Руди смотрит в глаза Блума, не видя их, и продолжает читать, улыбаясь, целуя книгу. Лицо его покрыто нежным румянцем. Пуговицы на одежде алмазные и рубиновые. В левой руке он держит тонкую палочку слоновой кости с лиловым бантиком. Белый агнец выглядывает из его жилетного кармашка».
Завораживающим свиданием отца с выращенным в воображении ребенком заканчивается буйная фантасмагория «Цирцеи».
Сказочная фигурка волей Джойса объединяет многие символы и ощущения: умиление отца, тихое отдаление ребенка, драгоценности на одежде цвета крови и слез и т. д. Руди объединяет Молли и Блума в одном печальном и теплом воспоминании, как бы продолжая память Блума о его отце, покончившем с собой[86]. Блум испытывает еще большую печаль, перебирая и составляя в памяти куски изорванного письма, найденного у отцовской кровати: «Моему дорогому сыну Леопольду. Завтра будет неделя, как я получил… Леопольду незачем быть быть… с вашей дорогой матушкой… не терпеть больше… к ней… для меня все… будь добр к Атосу, Леопольд… дорогой мой сын… всегда… меня… Das Herz… Gott… Dein[87]…» Отцовство мощно заявлено в романе и выглядит куда более могучей страстью, чем половое чувство.

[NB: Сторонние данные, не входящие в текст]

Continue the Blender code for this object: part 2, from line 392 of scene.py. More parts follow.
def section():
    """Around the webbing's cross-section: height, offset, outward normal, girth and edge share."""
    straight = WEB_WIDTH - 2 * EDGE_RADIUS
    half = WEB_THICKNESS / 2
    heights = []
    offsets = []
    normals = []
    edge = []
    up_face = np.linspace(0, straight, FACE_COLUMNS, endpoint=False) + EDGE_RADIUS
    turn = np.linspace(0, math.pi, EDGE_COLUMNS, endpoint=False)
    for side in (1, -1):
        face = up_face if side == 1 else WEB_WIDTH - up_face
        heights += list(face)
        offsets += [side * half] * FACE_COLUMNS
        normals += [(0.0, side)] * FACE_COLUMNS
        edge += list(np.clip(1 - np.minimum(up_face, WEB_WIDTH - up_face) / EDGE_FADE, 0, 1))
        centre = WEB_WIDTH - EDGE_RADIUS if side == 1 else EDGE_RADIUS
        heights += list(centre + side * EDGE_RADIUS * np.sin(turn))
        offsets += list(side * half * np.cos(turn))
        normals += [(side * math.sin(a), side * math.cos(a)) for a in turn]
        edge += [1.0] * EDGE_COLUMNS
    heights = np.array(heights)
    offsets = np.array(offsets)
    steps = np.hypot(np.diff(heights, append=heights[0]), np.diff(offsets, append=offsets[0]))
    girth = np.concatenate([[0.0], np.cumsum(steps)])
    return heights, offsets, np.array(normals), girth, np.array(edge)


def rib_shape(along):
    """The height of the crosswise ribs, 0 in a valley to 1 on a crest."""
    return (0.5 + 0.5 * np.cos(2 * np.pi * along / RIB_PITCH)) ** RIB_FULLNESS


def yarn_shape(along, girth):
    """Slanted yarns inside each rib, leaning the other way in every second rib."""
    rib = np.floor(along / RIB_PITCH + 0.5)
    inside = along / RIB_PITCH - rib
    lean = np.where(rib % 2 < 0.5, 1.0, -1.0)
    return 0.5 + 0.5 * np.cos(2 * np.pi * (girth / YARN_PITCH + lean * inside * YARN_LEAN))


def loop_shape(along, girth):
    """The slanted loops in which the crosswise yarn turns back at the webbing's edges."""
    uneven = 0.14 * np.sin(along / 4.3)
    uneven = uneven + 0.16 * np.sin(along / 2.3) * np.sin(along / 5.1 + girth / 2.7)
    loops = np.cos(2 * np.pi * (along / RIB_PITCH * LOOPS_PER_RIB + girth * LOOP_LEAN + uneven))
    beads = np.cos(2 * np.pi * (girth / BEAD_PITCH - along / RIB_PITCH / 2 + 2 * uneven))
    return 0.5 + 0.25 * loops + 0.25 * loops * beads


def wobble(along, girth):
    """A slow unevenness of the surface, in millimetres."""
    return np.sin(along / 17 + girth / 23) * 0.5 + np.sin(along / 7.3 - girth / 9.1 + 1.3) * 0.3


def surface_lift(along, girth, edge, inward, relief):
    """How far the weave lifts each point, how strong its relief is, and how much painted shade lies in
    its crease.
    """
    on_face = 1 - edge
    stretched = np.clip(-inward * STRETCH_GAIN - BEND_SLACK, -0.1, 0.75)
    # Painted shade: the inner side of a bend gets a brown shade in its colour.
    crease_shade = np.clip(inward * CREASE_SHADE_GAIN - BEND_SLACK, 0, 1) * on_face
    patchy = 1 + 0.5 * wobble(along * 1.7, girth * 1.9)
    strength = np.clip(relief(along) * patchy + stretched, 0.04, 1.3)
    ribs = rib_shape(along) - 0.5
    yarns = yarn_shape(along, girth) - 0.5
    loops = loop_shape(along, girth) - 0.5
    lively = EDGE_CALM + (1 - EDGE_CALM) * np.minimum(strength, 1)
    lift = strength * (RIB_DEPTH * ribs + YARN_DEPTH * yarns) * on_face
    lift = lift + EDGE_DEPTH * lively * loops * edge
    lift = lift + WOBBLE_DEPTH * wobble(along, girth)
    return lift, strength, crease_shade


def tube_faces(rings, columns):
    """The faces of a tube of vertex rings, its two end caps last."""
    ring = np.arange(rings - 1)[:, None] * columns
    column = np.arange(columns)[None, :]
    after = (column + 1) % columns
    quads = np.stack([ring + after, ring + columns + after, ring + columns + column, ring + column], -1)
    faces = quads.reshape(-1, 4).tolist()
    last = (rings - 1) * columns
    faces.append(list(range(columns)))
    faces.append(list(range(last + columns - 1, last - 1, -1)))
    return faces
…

Из внутренней жизни Блума ни на секунду не исчезают дочь и жена. В эпизоде со слепым юношей Блум не просто следует общепринятым нормам — он сострадает ему, даже в тот короткий отрезок времени, когда их сводит судьба. Жертвуя в пользу детей скончавшегося приятеля, Блум вносит больше, чем может позволить себе. Отцовское чувство к Стивену ведет его следом за ним, чтобы спасти его, пытаться не дать ему перебрать, накормить его, спасти от «бобби» и даже увести его к себе домой, в самое защищенное и естественное для человека убежище. Стивен не останется с Блумом. Отчуждение, ставшее нормой, не победить за сутки; но даже такая нестойкая молекула стягивается для того, чтобы подтвердить необходимость возвращения друг к другу. Блум и Стивен созданы как бы дополняющими друг друга: здравомыслие и терпимость Блума необходимы отточенному и нервному интеллектуализму Стивена.
В «Итаке» Блум ведет Стивена на Экклс-стрит, они без умолку говорят, и Джойс с насмешливой педантичностью указывает, как расходятся их убеждения. Стивен открыто не соглашался с мнением Блума относительно важности диетического и гражданского самоусовершенствования, Блум же не соглашался молча с постулатом Стивена относительно вечного утверждения человеческого духа в литературе. Несогласие Блума лишь проверяет на прочность одно из самых неотступных утверждений Джойса, скрепляющее все его тексты. Эллман пишет: «Неслучайно, весь „Улисс“ завершается могучим „ДА“ — утверждением, а не „всхлипом“, которым почти в то же самое время Элиот заканчивает „Бесплодную землю“».
Один из вечных вопросов к Джойсу всегда был о его отношении к евреям. Прямые и косвенные признания Джойса, в том числе сделанные Фрэнку Бадгену, говорят, что Блум, оседлый, семейный и солидный, несет и приметы вечного странника, вечно гонимого, вордсвортовского «Wandering Jew»[88]. «Я иногда думаю, что в отказе принять христианство была героическая жертвенность. Взгляните на них. Они лучшие мужья, чем мы, лучшие отцы и лучшие сыновья». А в другом месте он говорит: «Еврей — одновременно и царь и первосвященник в своей семье».
Нет сомнений — Джойс сделал «Порядочного Дублинца» евреем, вполне равнодушным и к протестантизму, и к католицизму, еще и из сатирических побуждений, из вечного желания бросать вызов. Разумеется, он помнил дело офицера-еврея Дрейфуса, выставленного шпионом, чтобы прикрыть его начальника, графа Эстергази: Джойс приехал в Париж вскоре после смерти Эмиля Золя, взбудоражившего полмира своим памфлетом «Я обвиняю» и затем так загадочно погибшего. Анатоль Франс, живой классик и один из лидеров общественной жизни, одним из первых подписал открытое письмо президенту, а на похоронах Золя произнес яркую речь. Дублин 1903 года, как раз когда приехал Джойс, бушевал редким вообще-то для Ирландии антисемитизмом: в Лимерике бойкотировали торговцев-евреев и не обошлось без насилия.